▶ [WRITTEN TASK]
Your answer should be only a number: how many lines include the word "with".

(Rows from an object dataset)
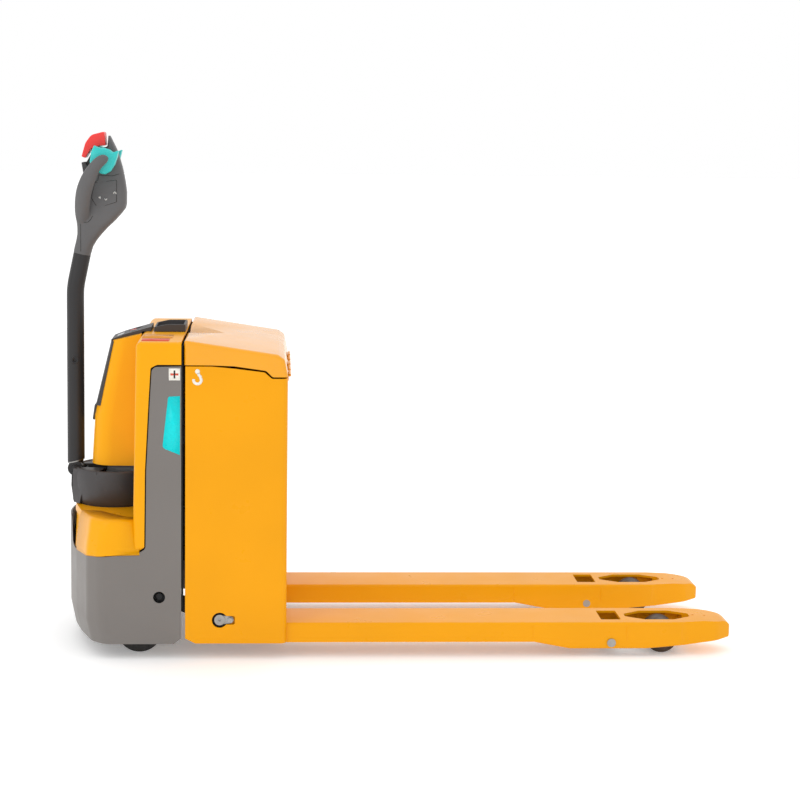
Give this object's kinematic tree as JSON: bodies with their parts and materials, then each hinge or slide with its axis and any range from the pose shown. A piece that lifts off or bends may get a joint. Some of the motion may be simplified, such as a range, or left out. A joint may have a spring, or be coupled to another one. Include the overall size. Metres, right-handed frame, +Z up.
{
  "type": "electric pallet truck",
  "caption": "Pedestrian electric pallet truck: twin forks that lift on linked load wheels, battery box with hinged lid, steered drive wheel and a tilting tiller with hand controls.",
  "frame": {"origin": "on the floor, under the middle of the overall length and width, forks lowered and tiller upright", "axes": "+X along the forks towards their tips, +Y towards the left fork, +Z up"},
  "size_m": [1.7276, 0.574, 1.3206],
  "materials": {
    "yellow_paint": "gloss powder coat",
    "yellow_plastic": "satin moulded plastic",
    "grey_paint": "satin powder coat",
    "black_paint": "satin black paint",
    "dark_paint": "textured dark grey powder coat",
    "dark_plastic": "textured dark grey plastic",
    "head_plastic": "grained grey plastic",
    "teal_plastic": "satin",
    "red_plastic": "satin",
    "display_plastic": "clear window over a dark display",
    "battery_plastic": "moulded polypropylene",
    "connector_plastic": "moulded grey plastic",
    "bright_steel": "zinc plated",
    "chrome": "hard chrome",
    "aluminium": "as extruded",
    "cast_housing": "painted casting",
    "polyurethane": "dark brown polyurethane",
    "black_rubber": "black rubber tread"
  },
  "bodies": {
    "chassis": {"chassis_frame": "black_paint", "apron": "grey_paint", "hood": "yellow_plastic", "nose": "yellow_plastic", "console": "dark_plastic", "console_strip": "dark_plastic", "storage_tray": "dark_plastic", "charge_display": "display_plastic", "hydraulic_unit": "black_paint", "motor_controller": "aluminium", "horn": "black_paint", "bearing_rings": "bright_steel", "lift_cylinder_barrel": "black_paint"},
    "load_frame": {"battery_box": "yellow_paint", "fork_left": "yellow_paint", "fork_right": "yellow_paint", "lid_hinge_base": "yellow_paint", "battery_case": "black_paint", "battery_cells": "battery_plastic", "battery_connector": "connector_plastic", "rocker_pins": "bright_steel", "yoke_pins": "bright_steel", "lift_cylinder_rod": "chrome", "guide_shoes": "dark_plastic"},
    "lid": {"battery_lid": "yellow_paint", "lid_hinge_leaves": "yellow_paint"},
    "rocker": {"rocker_shaft": "black_paint"},
    "rod_left": {"push_rod_left": "black_paint"},
    "rod_right": {"push_rod_right": "black_paint"},
    "yoke_left": {"wheel_yoke_left": "black_paint"},
    "yoke_right": {"wheel_yoke_right": "black_paint"},
    "load_wheel_left": {"load_wheel_left_tyre": "polyurethane", "load_wheel_left_hub": "bright_steel"},
    "load_wheel_right": {"load_wheel_right_tyre": "polyurethane", "load_wheel_right_hub": "bright_steel"},
    "castor_fork_left": {"castor_left_fork": "bright_steel"},
    "castor_fork_right": {"castor_right_fork": "bright_steel"},
    "castor_wheel_left": {"castor_left_wheel": "black_rubber"},
    "castor_wheel_right": {"castor_right_wheel": "black_rubber"},
    "turret": {"drive_gearbox": "cast_housing", "drive_motor": "black_paint", "parking_brake": "cast_housing", "neck_cover": "dark_plastic", "tiller_housing": "dark_paint"},
    "drive_wheel": {"drive_tyre": "polyurethane", "drive_hub": "cast_housing"},
    "tiller": {"tiller_knuckle": "dark_paint", "tiller_foot_ring": "bright_steel", "tiller_tube": "dark_paint", "tiller_head": "head_plastic", "button_panel": "head_plastic", "head_arm_left": "head_plastic", "head_arm_right": "head_plastic"},
    "travel_control": {"travel_switch": "teal_plastic"},
    "belly_control": {"belly_switch": "red_plastic"},
    "lift_push": {"lift_button": "head_plastic"},
    "lower_push": {"lower_button": "head_plastic"},
    "horn_push": {"horn_button": "head_plastic"},
    "stop_push": {"emergency_stop": "red_plastic"},
    "key_turn": {"key": "bright_steel"}
  },
  "joints": [
    {"name": "lift", "type": "slide", "parent": "chassis", "child": "load_frame", "axis": [0, 0, 1], "range_m": [0, 0.115]},
    {"name": "battery_lid", "type": "hinge", "parent": "load_frame", "child": "lid", "pos_m": [-0.2818, 0, 0.718], "axis": [0, 1, 0], "range_deg": [0, 95]},
    {"name": "rocker_swing", "type": "hinge", "parent": "load_frame", "child": "rocker", "pos_m": [-0.454, 0, 0.101], "axis": [0, -1, 0], "range_deg": [0, 41.5]},
    {"name": "steer", "type": "hinge", "parent": "chassis", "child": "turret", "pos_m": [-0.735, 0, 0.2], "axis": [0, 0, 1], "range_deg": [-90, 90]},
    {"name": "drive_spin", "type": "hinge", "parent": "turret", "child": "drive_wheel", "pos_m": [-0.735, 0, 0.105], "axis": [0, 1, 0], "continuous": true},
    {"name": "tiller_tilt", "type": "hinge", "parent": "turret", "child": "tiller", "pos_m": [-0.842, 0, 0.44], "axis": [0, -1, 0], "range_deg": [0, 80], "stiffness_Nm_per_rad": 30, "springref_deg": -17.19},
    {"name": "travel", "type": "hinge", "parent": "tiller", "child": "travel_control", "pos_m": [-0.761, 0, 1.248], "axis": [0, 1, 0], "range_deg": [-25, 25], "stiffness_Nm_per_rad": 1},
    {"name": "belly_press", "type": "slide", "parent": "tiller", "child": "belly_control", "axis": [0.5, 0, -0.866], "range_m": [0, 0.004], "stiffness_N_per_m": 2500, "springref_m": -0.003},
    {"name": "stop_press", "type": "slide", "parent": "chassis", "child": "stop_push", "axis": [0, 0, -1], "range_m": [0, 0.004]},
    {"name": "key_rotate", "type": "hinge", "parent": "chassis", "child": "key_turn", "pos_m": [-0.686, -0.028, 0.8], "axis": [0, 0, 1], "range_deg": [0, 90]},
    {"name": "lift_button", "type": "slide", "parent": "tiller", "child": "lift_push", "axis": [0, 1, 0], "range_m": [0, 0.002], "stiffness_N_per_m": 900, "springref_m": -0.001},
    {"name": "lower_button", "type": "slide", "parent": "tiller", "child": "lower_push", "axis": [0, 1, 0], "range_m": [0, 0.002], "stiffness_N_per_m": 900, "springref_m": -0.001},
    {"name": "horn_button", "type": "slide", "parent": "tiller", "child": "horn_push", "axis": [0, 1, 0], "range_m": [0, 0.002], "stiffness_N_per_m": 900, "springref_m": -0.001},
    {"name": "push_rod_left", "type": "slide", "parent": "load_frame", "child": "rod_left", "axis": [1, 0, 0], "range_m": [0, 0.0259]},
    {"name": "yoke_swing_left", "type": "hinge", "parent": "load_frame", "child": "yoke_left", "pos_m": [0.545, 0.195, 0.0375], "axis": [0, 1, 0], "range_deg": [0, 55.2]},
    {"name": "load_wheel_spin_left", "type": "hinge", "parent": "yoke_left", "child": "load_wheel_left", "pos_m": [0.683, 0.195, 0.0425], "axis": [0, 1, 0], "continuous": true},
    {"name": "castor_swivel_left", "type": "hinge", "parent": "chassis", "child": "castor_fork_left", "pos_m": [-0.674, 0.2, 0.13], "axis": [0, 0, 1], "continuous": true},
    {"name": "castor_spin_left", "type": "hinge", "parent": "castor_fork_left", "child": "castor_wheel_left", "pos_m": [-0.66, 0.2, 0.058], "axis": [0, 1, 0], "continuous": true},
    {"name": "push_rod_right", "type": "slide", "parent": "load_frame", "child": "rod_right", "axis": [1, 0, 0], "range_m": [0, 0.0259]},
    {"name": "yoke_swing_right", "type": "hinge", "parent": "load_frame", "child": "yoke_right", "pos_m": [0.545, -0.195, 0.0375], "axis": [0, 1, 0], "range_deg": [0, 55.2]},
    {"name": "load_wheel_spin_right", "type": "hinge", "parent": "yoke_right", "child": "load_wheel_right", "pos_m": [0.683, -0.195, 0.0425], "axis": [0, 1, 0], "continuous": true},
    {"name": "castor_swivel_right", "type": "hinge", "parent": "chassis", "child": "castor_fork_right", "pos_m": [-0.674, -0.2, 0.13], "axis": [0, 0, 1], "continuous": true},
    {"name": "castor_spin_right", "type": "hinge", "parent": "castor_fork_right", "child": "castor_wheel_right", "pos_m": [-0.66, -0.2, 0.058], "axis": [0, 1, 0], "continuous": true}
  ],
  "couplings": [
    {"joint": "rocker_swing", "follows": "lift", "rad_per_m": 6.2679},
    {"joint": "push_rod_left", "follows": "lift", "ratio": 0.22435},
    {"joint": "yoke_swing_left", "follows": "lift", "rad_per_m": 8.327},
    {"joint": "push_rod_right", "follows": "lift", "ratio": 0.22435},
    {"joint": "yoke_swing_right", "follows": "lift", "rad_per_m": 8.327}
  ]
}
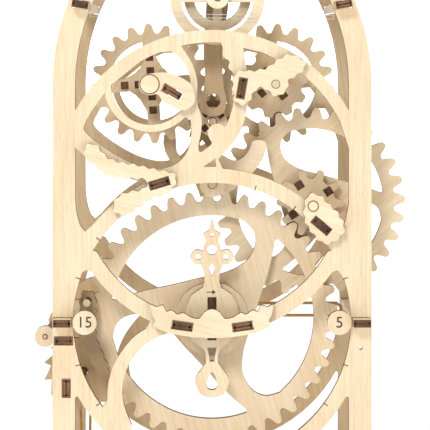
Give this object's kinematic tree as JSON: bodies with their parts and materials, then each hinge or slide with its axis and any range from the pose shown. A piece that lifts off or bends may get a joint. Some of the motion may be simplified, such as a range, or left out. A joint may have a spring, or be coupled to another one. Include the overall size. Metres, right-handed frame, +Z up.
{
  "type": "mechanical plywood timer model",
  "caption": "Laser-cut plywood timer tower kit with skeleton plates, meshing gear train, pointer hand, balance rings and ratchet winder.",
  "frame": {"origin": "centre of the model's footprint at the ground", "axes": "+Z up the tower, the dial and hand face -Y"},
  "size_m": [0.1498, 0.0724, 0.2595],
  "materials": {
    "birch_ply": "bare laser-cut birch plywood, burnt brown edges",
    "thread": "matte grey thread",
    "rubber_band": "translucent amber rubber"
  },
  "bodies": {
    "frame": {"back_plate": "birch_ply", "base_stay_left": "birch_ply", "base_stay_right": "birch_ply", "dial_pad_15": "birch_ply", "dial_pad_5": "birch_ply", "drive_band": "rubber_band", "front_plate": "birch_ply", "hub_bridge": "birch_ply", "left_bearing_arm": "birch_ply", "left_ornament": "birch_ply", "lock_key_brace": "birch_ply", "lock_key_hub_left": "birch_ply", "lock_key_hub_right": "birch_ply", "lock_key_left_arm": "birch_ply", "lock_key_ornament": "birch_ply", "lock_key_post": "birch_ply", "lock_key_right_arm": "birch_ply", "lock_key_side_arm": "birch_ply", "right_bearing_arm": "birch_ply", "side_bearing_arm": "birch_ply", "side_stay_left": "birch_ply", "side_stay_right": "birch_ply", "tension_thread": "thread", "top_stay_left": "birch_ply", "top_stay_right": "birch_ply", "winder_band": "rubber_band", "winder_carrier": "birch_ply"},
    "main_group": {"main_wheel": "birch_ply", "hand": "birch_ply", "drum_front": "birch_ply", "drum_core": "birch_ply", "main_arbor": "birch_ply"},
    "second_group": {"second_wheel": "birch_ply", "second_pinion": "birch_ply", "second_arbor": "birch_ply"},
    "third_group": {"third_wheel": "birch_ply", "third_pinion": "birch_ply", "third_arbor": "birch_ply"},
    "escape_group": {"escape_pinion": "birch_ply", "escape_wheel": "birch_ply", "escape_disc": "birch_ply", "escape_arbor": "birch_ply"},
    "fourth_group": {"fourth_wheel": "birch_ply", "fourth_hub": "birch_ply", "fourth_arbor": "birch_ply"},
    "balance_group": {"balance_ring_front": "birch_ply", "balance_ring_back": "birch_ply", "balance_cap": "birch_ply", "balance_lever": "birch_ply", "balance_arbor": "birch_ply"},
    "anchor_group": {"anchor": "birch_ply", "anchor_fork": "birch_ply", "anchor_washer": "birch_ply", "anchor_arbor": "birch_ply"},
    "ratchet_group": {"ratchet_wheel": "birch_ply", "ratchet_arbor": "birch_ply"},
    "pawl_group": {"pawl": "birch_ply", "pawl_pin": "birch_ply"},
    "knob_group": {"knob": "birch_ply", "knob_arbor": "birch_ply"}
  },
  "joints": [
    {"name": "main_spin", "type": "hinge", "parent": "frame", "child": "main_group", "pos_m": [-0.00368, 0, 0.08], "axis": [0, 1, 0], "continuous": true},
    {"name": "second_spin", "type": "hinge", "parent": "frame", "child": "second_group", "pos_m": [0.03632, 0, 0.1262], "axis": [0, 1, 0], "continuous": true},
    {"name": "third_spin", "type": "hinge", "parent": "frame", "child": "third_group", "pos_m": [0.02152, 0, 0.1744], "axis": [0, 1, 0], "continuous": true},
    {"name": "fourth_spin", "type": "hinge", "parent": "frame", "child": "fourth_group", "pos_m": [-0.02838, 0, 0.1744], "axis": [0, 1, 0], "continuous": true},
    {"name": "escape_spin", "type": "hinge", "parent": "frame", "child": "escape_group", "pos_m": [-0.00343, 0, 0.159], "axis": [0, 1, 0], "continuous": true},
    {"name": "anchor_swing", "type": "hinge", "parent": "frame", "child": "anchor_group", "pos_m": [-0.00348, 0, 0.134], "axis": [0, 1, 0], "range_deg": [-6, 6]},
    {"name": "balance_swing", "type": "hinge", "parent": "frame", "child": "balance_group", "pos_m": [-0.00148, 0, 0.209], "axis": [0, 1, 0], "range_deg": [-8, 8]},
    {"name": "ratchet_spin", "type": "hinge", "parent": "frame", "child": "ratchet_group", "pos_m": [-0.05618, 0, 0.0565], "axis": [0, 1, 0], "continuous": true},
    {"name": "knob_spin", "type": "hinge", "parent": "frame", "child": "knob_group", "pos_m": [-0.07068, 0, 0.073], "axis": [0, 1, 0], "continuous": true},
    {"name": "pawl_swing", "type": "hinge", "parent": "frame", "child": "pawl_group", "pos_m": [-0.05368, 0, 0.087], "axis": [0, 1, 0], "range_deg": [-3, 3]}
  ],
  "couplings": [
    {"joint": "main_spin", "follows": "third_spin", "ratio": 0.081301},
    {"joint": "second_spin", "follows": "third_spin", "ratio": -0.33333},
    {"joint": "escape_spin", "follows": "third_spin", "ratio": -3.3333},
    {"joint": "fourth_spin", "follows": "third_spin", "ratio": 1}
  ]
}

▶ [SOLUTION FOR THIS TASK]
4